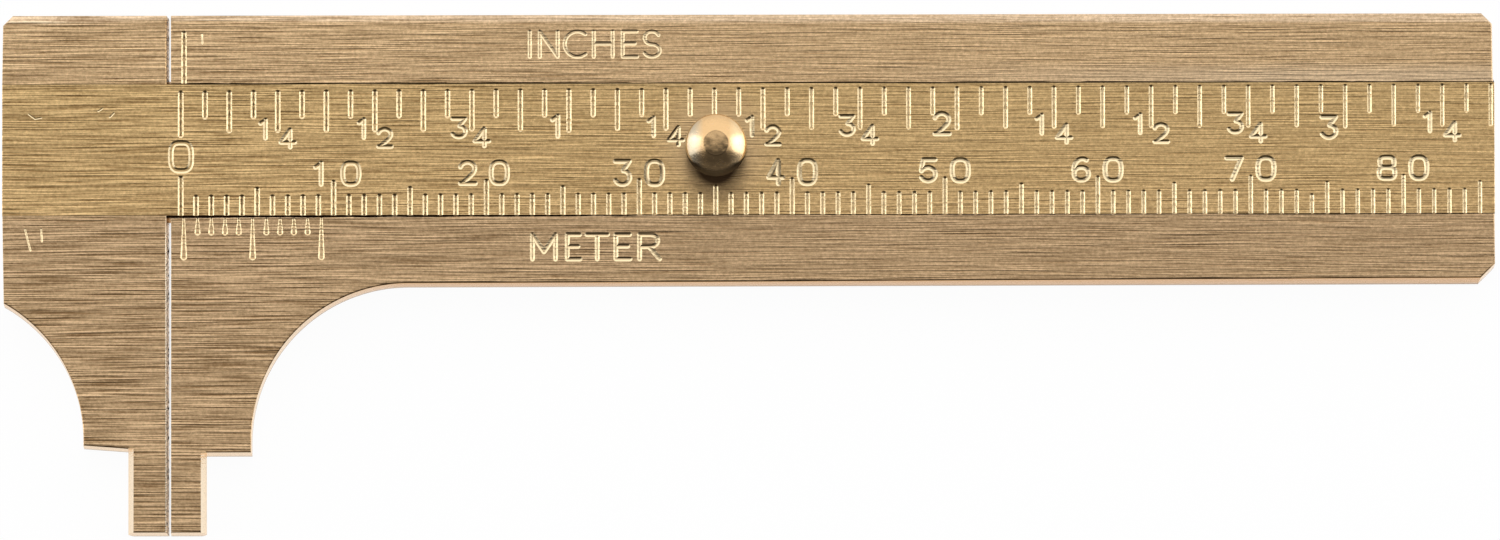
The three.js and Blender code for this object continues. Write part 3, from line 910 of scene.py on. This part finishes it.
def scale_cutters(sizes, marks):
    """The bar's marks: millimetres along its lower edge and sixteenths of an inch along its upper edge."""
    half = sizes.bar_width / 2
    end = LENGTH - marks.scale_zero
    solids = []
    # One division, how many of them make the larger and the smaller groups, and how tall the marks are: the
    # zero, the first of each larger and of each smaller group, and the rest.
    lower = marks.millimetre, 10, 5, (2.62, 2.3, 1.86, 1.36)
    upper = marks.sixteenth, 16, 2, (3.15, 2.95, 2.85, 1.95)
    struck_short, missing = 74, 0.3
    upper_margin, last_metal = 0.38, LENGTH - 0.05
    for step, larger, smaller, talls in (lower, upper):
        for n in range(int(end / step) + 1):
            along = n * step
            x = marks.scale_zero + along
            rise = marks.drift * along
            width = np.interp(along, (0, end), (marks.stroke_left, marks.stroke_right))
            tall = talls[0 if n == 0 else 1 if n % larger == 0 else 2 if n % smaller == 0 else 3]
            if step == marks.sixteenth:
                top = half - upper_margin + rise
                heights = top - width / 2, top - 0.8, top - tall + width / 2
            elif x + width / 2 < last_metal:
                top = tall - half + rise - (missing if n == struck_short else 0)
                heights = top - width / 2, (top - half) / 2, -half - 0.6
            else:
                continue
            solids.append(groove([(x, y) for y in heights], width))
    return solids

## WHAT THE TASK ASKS
Copy out the full material exactly as it appears.

## CORRECT RESPONSE
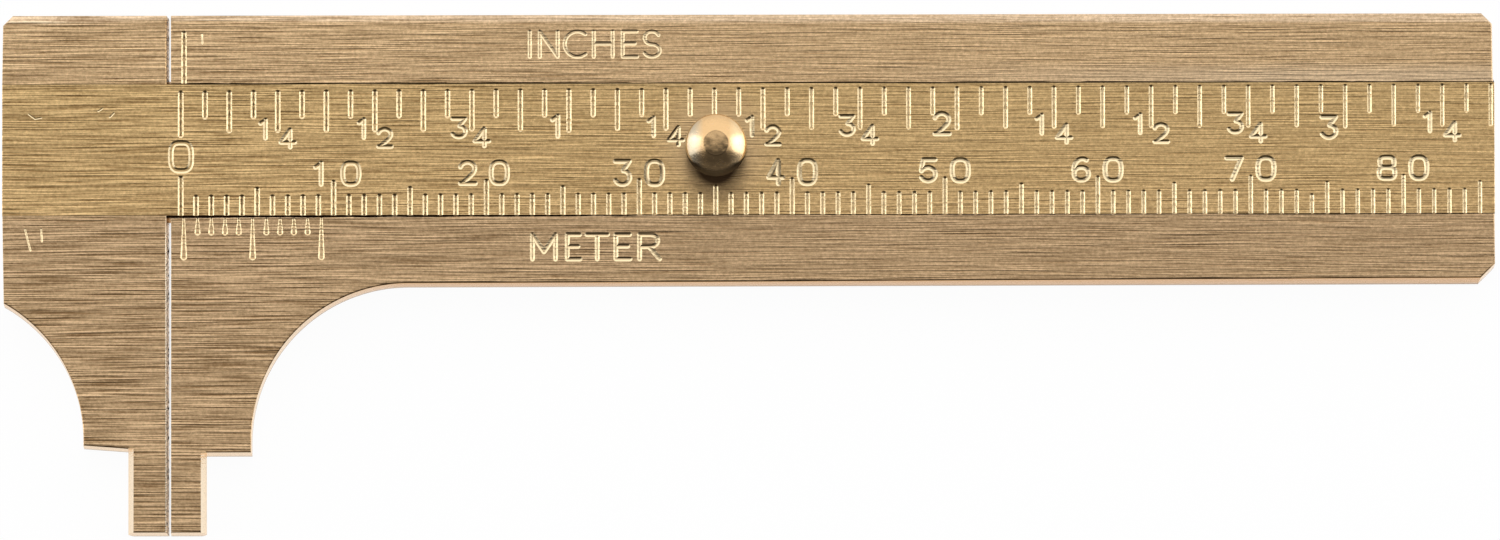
The three.js and Blender code for this object continues. Write part 3, from line 910 of scene.py on. This part finishes it.
def scale_cutters(sizes, marks):
    """The bar's marks: millimetres along its lower edge and sixteenths of an inch along its upper edge."""
    half = sizes.bar_width / 2
    end = LENGTH - marks.scale_zero
    solids = []
    # One division, how many of them make the larger and the smaller groups, and how tall the marks are: the
    # zero, the first of each larger and of each smaller group, and the rest.
    lower = marks.millimetre, 10, 5, (2.62, 2.3, 1.86, 1.36)
    upper = marks.sixteenth, 16, 2, (3.15, 2.95, 2.85, 1.95)
    struck_short, missing = 74, 0.3
    upper_margin, last_metal = 0.38, LENGTH - 0.05
    for step, larger, smaller, talls in (lower, upper):
        for n in range(int(end / step) + 1):
            along = n * step
            x = marks.scale_zero + along
            rise = marks.drift * along
            width = np.interp(along, (0, end), (marks.stroke_left, marks.stroke_right))
            tall = talls[0 if n == 0 else 1 if n % larger == 0 else 2 if n % smaller == 0 else 3]
            if step == marks.sixteenth:
                top = half - upper_margin + rise
                heights = top - width / 2, top - 0.8, top - tall + width / 2
            elif x + width / 2 < last_metal:
                top = tall - half + rise - (missing if n == struck_short else 0)
                heights = top - width / 2, (top - half) / 2, -half - 0.6
            else:
                continue
            solids.append(groove([(x, y) for y in heights], width))
    return solids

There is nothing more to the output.